Я ни с кем прежде не откровенничала об этом, но не видела причины скрывать от Бена правду. Однако после всего рассказанного мне стало немного не по себе. Я смутилась, осознав, насколько открылась ему. Отвернулась и уставилась в окно. Встречные машины шли сплошным потоком, но создавалось ощущение, что мы летим сквозь город.
— Это печально, — отозвался Бен.
— И да, и нет. Мы не очень близки, но мои родители счастливы по-своему, а я — по-своему. Мне кажется, это — главное.
— Ты совершенно права, — кивнул Бен. — Права и умна.
Я рассмеялась.
— А что насчет тебя? Какие у тебя родители?
Бен тяжело вздохнул, не отрывая взгляда от дороги.
— Мой отец умер три года назад, — грустно сказал он.
— О боже. Мне так жаль.
Бен бросил на меня короткий взгляд и продолжил:
— Он умер от рака. Это была долгая битва, и мы все знали, чем она закончится. Так что были к этому готовы.
— Не знаю, хорошо это или плохо.
— Я тоже, — выдохнул Бен. — У мамы сейчас всё хорошо. Ну, знаешь, насколько может быть хорошо, когда ты потерял любимого человека.

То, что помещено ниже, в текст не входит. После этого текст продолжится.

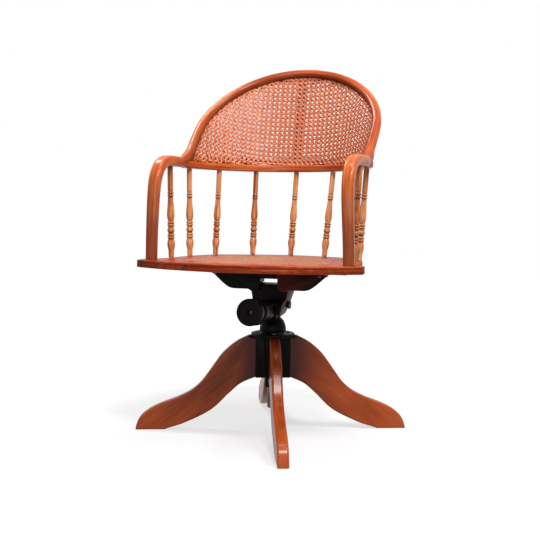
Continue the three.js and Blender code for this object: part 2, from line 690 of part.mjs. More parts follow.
function seatFrame() {
  const ear = SEAT_EAR - SEAT_FRONT;
  const front = [[SEAT_CORNER, ear], ...frontLine(SEAT_CORNER, 0), [-SEAT_CORNER, ear]];
  const edge = [...beside(seatBow, SEAT_MARGIN), ...front].reverse();
  const hole = openingSlab(0, seatBottom - OVERRUN, seatTop + OVERRUN);
  return solid(slab(outline(edge), seatBottom, seatTop)).subtract(hole);
}
const wholeFrame = seatFrame();
const keep = (x0, y0, x1, y1) => skin(wholeFrame.intersect(solid(block(x0, y0, 0, x1, y1, EXTENT))));
const half = GAP / 2;
add("seat_front_rail", keep(-EXTENT, -EXTENT, EXTENT, FRONT_RAIL_BACK - half), seatWood);
add("seat_left_rail", keep(-EXTENT, FRONT_RAIL_BACK + half, 0, BACK_RAIL_FRONT - half), seatWood);
add("seat_right_rail", keep(0, FRONT_RAIL_BACK + half, EXTENT, BACK_RAIL_FRONT - half), seatWood);
add("seat_back_rail", keep(-EXTENT, BACK_RAIL_FRONT + half, EXTENT, EXTENT), seatWood);

const caneTop = seatTop - CANE_DROP;
const splineInner = GAP + SPLINE_WIDTH;
const splineRing = openingSlab(GAP, caneTop - SPLINE_DEPTH, seatTop);
const insideSpline = openingSlab(splineInner, 0, seatTop + OVERRUN);
add("seat_spline", skin(splineRing.subtract(insideSpline)), seatCane);

// Whether a place on the seat is in the opening and clear of its edge by a rim
function onSeatCane(x, y, rim) {
  const back = Math.max(0, y - SEAT_BOW_START) / (caneDepth - rim);
  const inside = Math.hypot(x / (caneHalfBack - rim), back) < 1;
  return inside && y > frontEdge(x) + CANE_FRONT_INSET + rim;
}

// The corners of a square hole about a place in the weave
const cellCorners = (x, y) =>
  [[-1, -1], [1, -1], [1, 1], [-1, 1]].map(([i, j]) => [
    x + (i * CANE_HOLE) / 2,
    y + (j * CANE_HOLE) / 2,
  ]);
const cellSteps = Array.from({ length: CANE_COLUMNS }, (_, i) => (i + (1 - CANE_COLUMNS) / 2) * CANE_CELL);
const seatHoles = cellSteps
  .flatMap((x) => cellSteps.map((y) => cellCorners(x, SEAT_BOW_START + y)))
  .filter((corners) => corners.every(([x, y]) => onSeatCane(x, y, splineInner + CANE_RIM)))
  .map((corners) => solid(slab(outline(corners), seatBottom, seatTop)));
const seatSheet = openingSlab(splineInner + GAP, caneTop - CANE_THICK, caneTop);
add("seat_cane", skin(seatSheet.subtract(wasm.Manifold.union(seatHoles))), seatCane);

// Arms: each a bent post and arm in one, squared off where it meets the hoop
function armLine(side) {
  const foot = seatTop + GAP;
  const points = armShares.map(
    ([lean, run, rise]) =>
      new THREE.Vector3(
        side * (ARM_HALF - lean * ARM_LEAN),
        THREE.MathUtils.lerp(-POST_FRONT, ARM_END, run),
        THREE.MathUtils.lerp(foot, armLevel, rise),
      ),
  );
  return new THREE.CatmullRomCurve3(points, false, "centripetal");
}
function arm(side) {
  const section = roundedSection(ARM_WIDTH, ARM_DEPTH, ARM_ROUND);
  const settings = { steps: ARM_STEPS, curveSegments: 2, extrudePath: armLine(side), bevelEnabled: false };
  const bar = solid(new THREE.ExtrudeGeometry(section, settings));
  return skin(bar.intersect(solid(block(-EXTENT, -EXTENT, seatTop + GAP, EXTENT, ARM_END, EXTENT))));
}
add("arm_left", arm(-1), armWood);
add("arm_right", arm(1), armWood);

// Back rail: sawn to the curve of the spindle tops, from one arm's end to the other's
function backRail() {
  const outer = beside(railBow, RAIL_WIDTH / 2);
  const inner = beside(railBow, -RAIL_WIDTH / 2).reverse();
  const crescent = solid(slab(outline([...outer, ...inner].reverse()), railUnder, railUnder + RAIL_THICK));
  return skin(crescent.intersect(solid(block(-EXTENT, ARM_END + GAP, 0, EXTENT, EXTENT, EXTENT))));
}
add("back_rail", backRail(), armWood);

// Turned spindles, evenly spaced round the bow and splayed out to the rail
function spindle(length) {
  const profile = spindleShares.map(([along, girth]) => [girth * SPINDLE_RADIUS, along * length]);
  const points = [[0, 0], ...profile, [0, length]].map(([r, z]) => new THREE.Vector2(r, z));
  return new THREE.LatheGeometry(points, SPINDLE_SIDES);
}
const upright = new THREE.Vector3(0, 1, 0);
const footGirth = spindleShares[0][1] * SPINDLE_RADIUS;
for (let i = 0; i < SPINDLE_COUNT; i++) {
  const foot = seatBow.getPointAt(i / (SPINDLE_COUNT - 1)).setZ(seatTop + GAP);
  const head = railBow.getPointAt(i / (SPINDLE_COUNT - 1)).setZ(railUnder - GAP);
  const splay = Math.hypot(head.x - foot.x, head.y - foot.y) / (head.z - foot.z);
  foot.z += splay * footGirth; // a splayed end lifts one side of its turning
  head.z -= splay * footGirth;
  const line = head.clone().sub(foot);
  const mesh = add(`spindle_${i + 1}`, spindle(line.length()), spindleWood);
  mesh.position.copy(foot);
  mesh.quaternion.setFromUnitVectors(upright, line.normalize());
}

// Hoop: bent flat in its own plane, then leaned back, with its feet cut level on the rail
class HoopLine extends THREE.Curve {
  // inset draws the line in from the middle of the bar; start is where its feet begin
  constructor(inset, start) {
    super();
    Object.assign(this, { inset, start });
    this.run = HOOP_LEG - start;
    this.legPart = this.run / (2 * this.run + Math.PI * HOOP_RISE);
  }
  getPoint(t, target = new THREE.Vector3()) {
    const half = hoopHalf - this.inset;
    if (t > this.legPart && t < 1 - this.legPart) {
      const angle = (Math.PI * (t - this.legPart)) / (1 - 2 * this.legPart);
      const rise = (HOOP_RISE - this.inset) * Math.sin(angle);
      return target.set(-half * Math.cos(angle), HOOP_LEG + rise, 0);
    }
    const side = t < 1 / 2 ? -1 : 1;
    const share = Math.min(t, 1 - t) / this.legPart;
    const ease = Math.sin((share * Math.PI) / 2);
    const across = THREE.MathUtils.lerp(hoopFootHalf - this.inset, half, ease);
    return target.set(side * across, this.start + share * this.run, 0);
  }
}
const hoopPlace = new THREE.Matrix4()
  .makeTranslation(0, HOOP_FOOT_BACK, railTop + HOOP_FOOT_RISE)
  .multiply(new THREE.Matrix4().makeRotationX(Math.PI / 2 - HOOP_LEAN));

// The bent hoop bar, grown by a clearance where it cuts another piece
function hoopBar(clearance) {
  const thick = HOOP_THICK + 2 * clearance;
  const geometry = new THREE.ExtrudeGeometry(roundedSection(thick, thick, HOOP_ROUND), {
    steps: HOOP_STEPS,
    curveSegments: 2,
    extrudePath: new HoopLine(0, -OVERRUN),
    bevelEnabled: false,
  });
  return solid(geometry.applyMatrix4(hoopPlace));
}

function hoop() {
  return skin(
    hoopBar(0)
      .intersect(solid(block(-EXTENT, -EXTENT, railTop + GAP, EXTENT, EXTENT, EXTENT)))
      .subtract(solid(block(-EXTENT, -EXTENT, 0, EXTENT, ARM_END + GAP, EXTENT))),
  );
}
add("hoop", hoop(), armWood);

// The back's cane: a sheet ruled from the rail up to the inside of the hoop
const caneLine = new HoopLine(BACK_CANE_EDGE, BACK_CANE_START);
const caneHalf = hoopHalf - BACK_CANE_EDGE;
const railPoints = railBow.getSpacedPoints(RAIL_SAMPLES).filter((p) => p.y > ARM_END);
function railBack(x) {
  const after = Math.max(1, railPoints.findIndex((p) => p.x >= x));
  const a = railPoints[after - 1];
  const b = railPoints[after];
  return THREE.MathUtils.mapLinear(x, a.x, b.x, a.y, b.y);
}

// A point of the back: along the hoop from 0 to 1, and up from the rail by a share
function backPoint(along, up) {
  const head = caneLine.getPoint(along);
  const toFoot = Math.max(0, 1 - Math.min(along, 1 - along) / caneLine.legPart);
  const across = THREE.MathUtils.lerp(caneTuckShare, 1, toFoot);
  const x = (across * head.x * backCaneFoot) / caneHalf;
  return new THREE.Vector3(x, railBack(x), railTop + GAP).lerp(head.applyMatrix4(hoopPlace), up);
}

// The way out of the back's rear face at such a point
function backNormal(along, up) {
  const step = 1 / RAIL_SAMPLES;
  const within = (value) => THREE.MathUtils.clamp(value, 0, 1);
  const across = backPoint(within(along + step), up).sub(backPoint(within(along - step), up));
  const rise = backPoint(along, within(up + step)).sub(backPoint(along, within(up - step)));
  return rise.cross(across).normalize();
}

// A sheet over part of the back, its front face set behind the middle of the cane by an offset
function backSheet(from, to, offset, thick, columns) {
  const sheet = new THREE.BoxGeometry(1, 1, 1, columns, 1, SHEET_ROWS);
  const at = sheet.attributes.position;
  for (let i = 0; i < at.count; i++) {
    const along = THREE.MathUtils.lerp(from, to, at.getX(i) + 1 / 2);
    const up = at.getZ(i) + 1 / 2;
    const behind = offset + (at.getY(i) + 1 / 2) * thick;
    const point = backPoint(along, up).addScaledVector(backNormal(along, up), behind);
    at.setXYZ(i, point.x, point.y, Math.max(point.z, railTop + GAP));
  }
  return solid(sheet).subtract(hoopBar(GAP));
}
const caneFace = -BACK_CANE_THICK / 2;
const backColumns = Array.from({ length: RAIL_SAMPLES + 1 }, (_, i) => {
  const foot = backPoint(i / RAIL_SAMPLES, 0);
  return { x: foot.x, tall: foot.distanceTo(backPoint(i / RAIL_SAMPLES, 1)) };
});

// A place on the back, from its distance across the foot of the cane and its distance up
function backPlace([x, high]) {
  const after = Math.max(1, backColumns.findIndex((column) => column.x >= x));
  const [a, b] = [backColumns[after - 1], backColumns[after]];
  const part = (x - a.x) / (b.x - a.x);
  const tall = THREE.MathUtils.lerp(a.tall, b.tall, part);
  return { along: (after - 1 + part) / RAIL_SAMPLES, up: high / tall, over: tall - high, high };
}

// One hole right through the back's cane
function backHole(corners) {
  const points = corners.flatMap(({ along, up }) =>
    [-1, 1].map((side) =>
      backPoint(along, up).addScaledVector(backNormal(along, up), side * OVERRUN / 2).toArray(),
    ),
  );
  return wasm.Manifold.hull(points);
}
const backHoles = cellSteps
  .flatMap((x) => cellSteps.map((step) => cellCorners(x, step - cellSteps[0] + CANE_CELL / 2)))
  .filter((corners) => corners.every(([x]) => Math.abs(x) < backCaneFoot - CANE_RIM))
  .map((corners) => corners.map(backPlace))
  .filter((corners) => corners.every(({ over, high }) => Math.min(over, high) > CANE_RIM))
  .map(backHole);
const backWeave = backSheet(0, 1, caneFace, BACK_CANE_THICK, SHEET_COLUMNS);
add("back_cane", skin(backWeave.subtract(wasm.Manifold.union(backHoles))), backCane);
const slatPart = SLAT_WIDTH / (2 * Math.PI * caneHalf);
const slatReach = slatPart * (1 - 2 * caneLine.legPart);
const slatFace = BACK_CANE_THICK / 2 + GAP;
const slat = backSheet(1 / 2 - slatReach, 1 / 2 + slatReach, slatFace, SLAT_THICK, SLAT_COLUMNS);
add("back_slat", skin(slat), armWood);

export default chair;
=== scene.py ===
# A bankers swivel chair. Four sawn legs meet in an iron hub, a screw spindle carries a swivel head
# and a sprung tilt, and on those irons sits a caned seat with bentwood arms, turned spindles and a
# leaning caned hoop. Sizes are metres, +Z up, and the sitter faces -Y.
import math

import bmesh
import bpy
import numpy as np
from mathutils import Matrix, Vector


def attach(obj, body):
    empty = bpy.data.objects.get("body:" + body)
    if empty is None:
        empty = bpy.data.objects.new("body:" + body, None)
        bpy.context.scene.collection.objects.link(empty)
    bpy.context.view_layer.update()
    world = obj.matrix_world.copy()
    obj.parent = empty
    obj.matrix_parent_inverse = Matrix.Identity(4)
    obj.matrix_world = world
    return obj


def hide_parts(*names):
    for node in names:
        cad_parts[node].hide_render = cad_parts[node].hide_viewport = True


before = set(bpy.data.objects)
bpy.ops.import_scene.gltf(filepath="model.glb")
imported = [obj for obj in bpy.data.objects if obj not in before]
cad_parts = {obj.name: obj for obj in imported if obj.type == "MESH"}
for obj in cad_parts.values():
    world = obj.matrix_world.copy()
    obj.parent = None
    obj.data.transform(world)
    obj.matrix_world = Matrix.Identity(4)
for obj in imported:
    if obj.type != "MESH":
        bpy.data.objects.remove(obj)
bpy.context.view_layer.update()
scene = bpy.context.scene
scene.view_settings.view_transform = "Standard"

# The camera: a 55 mm lens at seat-back height, 2 m in front of the chair and a little to its
# left-hand side, turned a few degrees down and rolled by less than a degree.
aim_down, aim_side, roll, orbit = 0.070, -0.0044, 0.0136, 0.29
distance, eye_height, sensor, focal_pixels, picture_pixels = 2.05, 0.539, 36, 833, 540
ahead = Vector((
    math.sin(aim_side) * math.cos(aim_down), math.cos(aim_side) * math.cos(aim_down), -math.sin(aim_down),
))
beside = Vector((math.cos(aim_side), -math.sin(aim_side), 0))
above = beside.cross(ahead)
beside, above = (
    beside * math.cos(roll) + above * math.sin(roll), above * math.cos(roll) - beside * math.sin(roll),
)
lens = bpy.data.cameras.new("camera")
lens.sensor_width = sensor
lens.lens = focal_pixels / picture_pixels * sensor
camera = bpy.data.objects.new("camera", lens)
eye = Matrix.Translation((0, -distance, eye_height))
axes = Matrix((beside, above, -ahead)).transposed().to_4x4()
camera.matrix_world = Matrix.Rotation(orbit, 4, "Z") @ eye @ axes
scene.collection.objects.link(camera)
scene.camera = camera

# The studio: a white room with soft lamps overhead, high in front and at both sides, and one low in
# front, over a plain white floor that keeps the chair's shadow and brightens away from it.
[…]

— Даже не могу себе этого представить.
— И я не могу. Я потерял отца, поэтому знаю, как это тяжело, но я не могу представить, каково это — потерять свою половинку, самого близкого и любимого человека на свете. Я переживаю за нее, хоть она и настаивает, что с ней всё в порядке.
— Естественно, ты не можешь не переживать за нее. У тебя есть братья или сестры?
Бен отрицательно покачал головой.
— У тебя?
— Нет, сэр, — пошутила я.
Мне редко встречался кто-то, кто был единственным ребенком в семье. Приятно, что мы с Беном в этом схожи. Когда я говорила, что у меня нет ни братьев, ни сестер, то морально готовилась к тому, что мне или посочувствуют, или решат, что я избалованная девица.